Coal in decline as Chinese economy slows down
China pumps out machinery, mobile phones and smog, but it runs on coal. It is by far the largest burner of the black stuff so, when Chinese factories start slowing down, it is usually time to sell coal stocks.
A sharp economic reversal in China this year remains unlikely, but July data was strikingly weak after stellar second-quarter growth. That is bad news for coal firms everywhere, and especially for China’s state-owned behemoths like Yanzhou Coal, struggling with crushing debt burdens and fickle regulators. Yanzhou is roughly half-owned by the Shan-dong provincial government and its holding companies, but most of the big shareholders in Hong Kong are Western institutions.
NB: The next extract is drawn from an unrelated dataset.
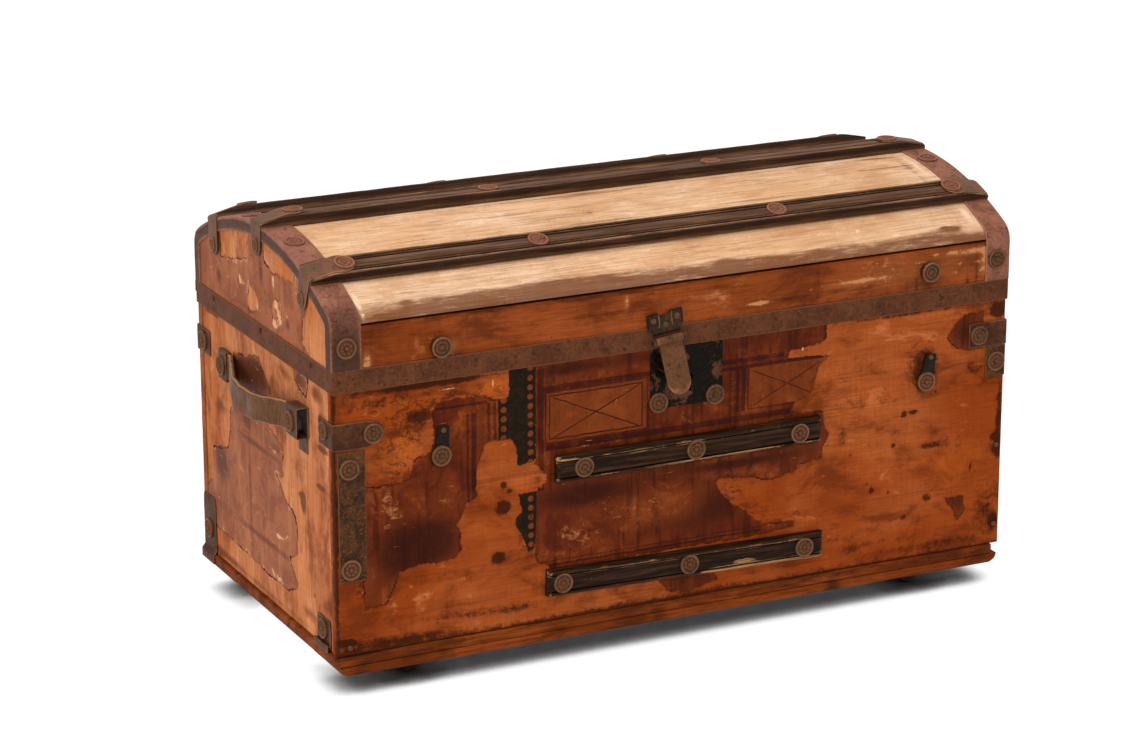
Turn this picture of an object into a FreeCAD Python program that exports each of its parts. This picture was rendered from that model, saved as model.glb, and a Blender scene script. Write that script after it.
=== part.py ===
import FreeCAD, Part

import math
import os
import re

import Sketcher

# Dome top trunk. Millimetres; +Z is up, the front faces -Y and +X points to the right of the front.
# The origin is on the floor, under the middle of everything the trunk covers, hasp and hinges included.

doc = FreeCAD.newDocument("DomeTopTrunk")
nodes = {}

# Driving dimensions: millimetres, and degrees where the note says so
sizes = {
    # Box
    "box_length": 710,  # outside length of the box
    "box_depth": 343,  # outside depth of the box
    "body_height": 258,  # height of the side panels, from the bottom boards to the lid joint
    "panel_thickness": 12,  # front, back and end panels
    "bottom_thickness": 10.5,  # bottom boards
    "board_gap": 1,  # shrinkage gap between two bottom boards
    "bottom_overhang": 3,  # bottom boards past the left end
    "bottom_setback": 8,  # bottom boards short of the right end
    "middle_setback": 7.6,  # middle of the box behind the origin
    "runner_thickness": 9.5,  # runners under the bottom
    "runner_width": 70,  # runners, front to back
    "runner_inset": 2,  # runner short of the box at each end
    "runner_turn": 8,  # rounding of the runner's lower ends

    # Lid
    "lid_height": 108.9,  # lid joint to the top of the dome
    "lid_thickness": 10,  # rails, end boards and staves of the lid
    "shoulder_radius": 18,  # outside of the dome's shoulders
    "shoulder_rise": 52.4,  # where the shoulders start, above the joint
    "rail_height": 55,  # front and back rails of the lid
    "slat_width": 29,  # slats over the dome
    "slat_height": 9,  # slats over the dome
    "slat_chamfer": 2.2,  # top edges of a slat
    "slat_groove": 1.8,  # width of a slat's grooves
    "groove_depth": 1.4,  # depth of a slat's grooves
    "groove_offset": 8.4,  # groove from the middle of the slat
    "slat_bevel": 27,  # length of the bevel at a slat's end
    "slat_end_height": 3,  # slat's height at its very end
    "front_slat_place": -116,  # front slat from the middle of the dome
    "middle_slat_place": 3,  # middle slat from the middle of the dome
    "back_slat_place": 117,  # back slat from the middle of the dome
    "hoop_width": 30,  # hoop's width over the dome
    "hoop_flange": 12,  # hoop's width on the end of the lid
    "hoop_thickness": 1.6,  # hoop steel
    "clamp_width": 25,  # strap over a slat's end
    "clamp_thickness": 1.4,  # strap over a slat's end
    "clamp_reach": 44,  # strap from the trunk's end along the slat
    "clamp_taper": 4,  # strap's leg, narrower at its foot on each side
    "clamp_lean": 0.5,  # share of the slat's roll that the strap's leg keeps
    "front_clamp_leg": 35,  # front strap's leg down the end of the lid
    "middle_clamp_leg": 30,  # middle strap's leg down the end of the lid
    "back_clamp_leg": 36,  # back strap's leg down the end of the lid
    "band_width": 21,  # steel band round the lid joint
    "band_drop": 6,  # band below the joint, at the front and the ends
    "band_thickness": 1.5,  # band, straps and plates on the box

    # Nails and discs
    "disc_radius": 10,  # nail discs
    "disc_height": 2.2,  # nail discs
    "disc_dish": 1,  # rounding of a disc's rim
    "boss_radius": 3.2,  # raised middle of a disc
    "boss_height": 0.8,  # raised middle of a disc, above its face
    "left_hoop_disc": 54,  # front disc on the left hoop, from the middle of the dome
    "right_hoop_disc": 41,  # front disc on the right hoop, from the middle of the dome
    "back_hoop_disc": 52,  # back discs on the hoops, from the middle of the dome
    "hoop_leg_disc": 36,  # discs on the hoops' front legs, above the lid joint
    "front_slat_disc": 126,  # discs along the front slat, left and right of the middle
    "middle_slat_disc": 120,  # discs along the middle slat, left and right of the middle
    "back_slat_disc": 122,  # discs along the back slat, left and right of the middle
    "slat_end_disc": 35,  # discs near the slats' ends, from the end of the lid
    "band_nail_rise": 15,  # nails above the band's lower edge
    "nail_radius": 2.6,  # heads of the small nails
    "nail_height": 1.2,  # heads of the small nails

    # Front
    "bar_length": 281,  # upper front bar
    "lower_bar_length": 294.5,  # lower front bar
    "bar_height": 26,  # front bars
    "bar_depth": 9,  # front bars, out from the panel
    "bar_bevel": 4.5,  # bevel of the front bars
    "upper_bar_right": 5.5,  # middle of the upper bar, right of the middle of the trunk
    "upper_bar_drop": 108,  # middle of the upper bar below the lid joint
    "lower_bar_right": 2.5,  # middle of the lower bar, right of the middle of the trunk
    "lower_bar_rise": 36,  # middle of the lower bar above the bottom boards
    "lower_bar_tilt": 1.3,  # degrees, right end down
    "tab_width": 16,  # black tabs of the side catches, at the foot
    "tab_top_width": 11,  # black tabs, at the top
    "tab_length": 36,  # black tabs on the box
    "tab_foot": 8,  # black tabs below their discs
    "left_tab_lean": 6,  # degrees, top to the right
    "right_tab_lean": 12,  # degrees, top to the right
    "tab_disc_drop": 78,  # discs of the black tabs below the lid joint
    "tab_nail_rise": 24,  # small nails of the black tabs above their discs
    "left_catch": 250,  # left side catch, left of the middle of the trunk
    "right_catch": 265,  # right side catch, right of the middle of the trunk
    "left_knob_rise": 26,  # left catch knob above the lid joint
    "right_knob_rise": 33,  # right catch knob above the lid joint
    "knob_radius": 10,  # knobs of the side catches on the lid
    "knob_height": 8,  # knobs of the side catches on the lid

    # Lock and hasp
    "plate_width": 76,  # lock plate
    "plate_height": 58,  # lock plate
    "plate_right": 2.2,  # middle of the lock plate, right of the middle of the trunk
    "plate_top": 6.5,  # top of the lock plate below the lid joint
    "plate_disc_inset": 8,  # discs on the lock plate, in from its sides
    "plate_disc_rise": 6,  # discs on the lock plate, up from its foot
    "keyhole_right": 6,  # keyhole, right of the middle of the trunk
    "keyhole_radius": 3.2,  # round end of the keyhole
    "keyhole_length": 14,  # keyhole's slot below its round end
    "keyhole_slot": 3.4,  # width of the keyhole's slot
    "case_width": 62,  # lock case
    "case_height": 48,  # lock case
    "case_depth": 20,  # lock case, behind the lock plate
    "case_wall": 2,  # lock case
    "case_left": 17,  # lock case, left of the staple
    "case_drop": 4,  # middle of the lock case below the staple
    "bolt_height": 10,  # lock bolt
    "bolt_thickness": 4,  # lock bolt
    "bolt_length": 34,  # lock bolt
    "bolt_travel": 8,  # lock bolt
    "bolt_nose": 12,  # thin end of the bolt that enters the staple
    "bolt_inset": 1.2,  # lock bolt behind the back of the lock plate
    "eye_gap": 0.7,  # clearance round the bolt in the staple's eye
    "guide_length": 17,  # guide block of the lock bolt
    "guide_wall": 4,  # guide block above and below the bolt
    "fit_gap": 0.3,  # clearance between sliding or facing pieces
    "hasp_left": 19.5,  # hasp pin, left of the middle of the trunk
    "hasp_rise": 3.5,  # hasp pin above the lid joint
    "hasp_tilt": 6.5,  # degrees, right side up
    "hasp_ajar": 20,  # degrees, tongue out from the lock plate
    "hasp_width": 28.6,  # hasp tongue
    "hasp_tip_width": 24.8,  # tongue, where its rounded end starts
    "hasp_tip_radius": 13,  # rounded end of the tongue
    "hasp_length": 52,  # pin to the end of the tongue
    "hasp_thickness": 2.2,  # hasp tongue
    "blade_back": 3.4,  # back of the tongue, behind the pin
    "notch_gap": 1.5,  # hasp plate's notch above the tongue's roll
    "roll_radius": 4,  # tongue's roll round the pin
    "hasp_pin_radius": 2,  # hasp pin
    "pin_clearance": 0.06,  # radial clearance of a pin in its bore
    "ear_width": 3,  # ears of the hasp plate
    "hasp_plate_width": 37,  # hasp plate on the lid
    "hasp_plate_height": 17,  # hasp plate on the lid
    "hasp_plate_rise": 9.5,  # lower edge of the hasp plate above the pin
    "staple_drop": 32,  # middle of the staple below the pin
    "staple_height": 12,  # staple
    "staple_depth": 11,  # staple, back from the tongue
    "staple_thickness": 4,  # staple
    "staple_wall": 2.4,  # staple round its eye
    "staple_slot_width": 6,  # slot in the lock plate
    "staple_slot_height": 19,  # slot in the lock plate

    # Corner straps
    "strap_height": 25,  # wrap straps near the top corners
    "front_leg": 38,  # wrap strap along the front or back
    "end_leg": 33,  # wrap strap along the end
    "left_strap_drop": 47,  # middle of the left front wrap strap below the lid joint
    "right_strap_drop": 39,  # middle of the right front wrap strap below the lid joint
    "back_strap_drop": 41,  # middle of the back wrap straps below the lid joint
    "right_front_leg": 31,  # right front wrap strap along the front
    "long_plate_width": 27,  # upright plate, front left
    "long_plate_height": 124,  # upright plate, front left
    "plate_gap": 2.5,  # front left plate below its wrap strap
    "top_disc_drop": 16,  # upper disc below the top of the front left plate
    "foot_disc_rise": 12,  # lower disc above the foot of the front left plate
    "short_plate_width": 22,  # upright plate, front right
    "short_plate_height": 31,  # upright plate, front right
    "short_plate_gap": 0.5,  # front right plate below its wrap strap
    "plate_inset": 3,  # upright plates from the trunk's end
    "low_strap_width": 32,  # bottom corner straps
    "low_strap_height": 30,  # front bottom corner straps up the end
    "back_strap_height": 58,  # back bottom corner straps up the end
    "low_strap_inset": 2,  # back bottom corner straps from the corner
    "low_disc_rise": 19,  # discs on the front bottom straps, above the bottom boards
    "back_low_disc_rise": 24,  # discs on the back bottom straps, above the bottom boards
    "low_strap_back": 15,  # front bottom corner straps behind the front

    # Handles
    "handle_drop": 49,  # middle of a handle below the lid joint
    "strap_width": 27,  # leather strap
    "strap_thickness": 5,  # leather strap
    "handle_front": 58,  # front edge of the handle's loop, behind the front of the box
    "loop_length": 28,  # loop, along the strap
    "loop_reach": 16,  # loop, out from the end panel
    "loop_wall": 1.6,  # loop and rear plate
    "tail_length": 16,  # loop's foot plate below the loop
    "tail_inset": 4,  # loop's foot plate, narrower than the loop on each side
    "strap_lap": 18,  # strap's front end inside the loop
    "strap_start": 11.5,  # middle of the strap off the panel, at the loop
    "strap_bow": 24,  # middle of the strap off the panel, at its fullest
    "handle_clear": 37,  # rear end of the strap, in front of the back wrap strap
    "foot_length": 25,  # stretch of the strap that lies on the panel
    "bend_back": 43,  # where the strap turns to the panel, in front of its rear end
    "bow_back": 70,  # where the strap is fullest, in front of its rear end
    "rear_plate_length": 20,  # plate over the strap's rear end

    # Casters
    "caster_height": 20,  # underside of the runners above the floor
    "wheel_radius": 9,  # caster wheels
    "wheel_width": 11,  # caster wheels
    "wheel_rounding": 2,  # edges of the caster wheels
    "axle_radius": 2,  # caster axles
    "axle_head": 3.4,  # peened ends of the caster axles
    "head_thickness": 1.2,  # peened ends of the caster axles
    "caster_inset_x": 84,  # casters, in from the ends of the box
    "caster_inset_y": 38,  # casters, in from the front and the back of the box
    "caster_length": 36,  # caster frame's plate
    "caster_plate": 1.6,  # caster frame steel
    "caster_rim": 4,  # caster frame's plate past its ears
    "ear_gap": 0.4,  # wheel's side to the frame's ear
    "ear_length": 16,  # caster frame's ears

    # Hinges
    "hinge_inset": 145,  # middle of a hinge, in from the end of the box
    "hinge_width": 54,  # hinge leaves
    "hinge_leaf": 40,  # hinge leaves, up and down
    "hinge_thickness": 2,  # hinge leaves
    "knuckle_radius": 4,  # hinge knuckles
    "hinge_pin_radius": 2,  # hinge pins
    "hinge_out": 4.5,  # hinge pins behind the back panel
}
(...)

The coal price rebound fuelled by Chinese stimulus this year has pushed Yanzhou’s stock up about 40 per cent and its first-half sales are up 82 per cent from a year earlier, but the firm hasn’t used the breathing space to pay off much of its borrowings. Debt still clocked in at a vertigo-inducing 156 per cent of equity in June.
Instead, Yanzhou is pursuing expensive acquisitions in Australia through its subsidiary Yancoal, which recently agreed to buy Rio Tinto’s Hunter Valley coal assets for $US2.69 billion ($3.37bn).
Cash-strapped Yancoal is issuing $US2.5bn in new equity to fin¬ance the deal over the objections of minority shareholders, with Yanzhou itself on the hook for up to $US1bn. Yanzhou also plans to boost capital expenditures by about 20 per cent in 2017.
None of this would matter that much if China’s economy was poised for another 12 months of above-trend growth. Unfortunately, it is increasingly clear that isn’t the case. Chinese policymakers are tightening credit gradually ahead of upcoming important Communist Party meeting and that is starting to affect investment and industrial output.
Chinese real estate investment, the biggest driver of global materials demand, including coal, grew at its slowest pace in over a year in July, and infrastructure investment ticked lower. Industrial output weakened across the board.
Two other bearish factors for coal and electricity demand are about to kick in. First, it has started raining again in southwest China. Dry weather has pushed hydropower utilisation down the most since 2012 and coal power plants’ run rates sharply higher. That dynamic is now moving into reverse as hydropower ramps up again.
Furthermore, plans to close more energy-intensive steel and aluminium plants in northern winter during the peak pollution season — on top of steel capacity cuts already enacted — could deal another blow to power demand.
Metal smelting alone accounts for about 20 per cent of power consumption in China.
Things are looking brighter for the global coal sector following the disastrous price crash of 2015 — including the US, where the sector is seeing a revival — but things are just about as good as they can possibly be right now. Next year will be tougher. Investors should take the opportunity to dig out their cash while the digging is good.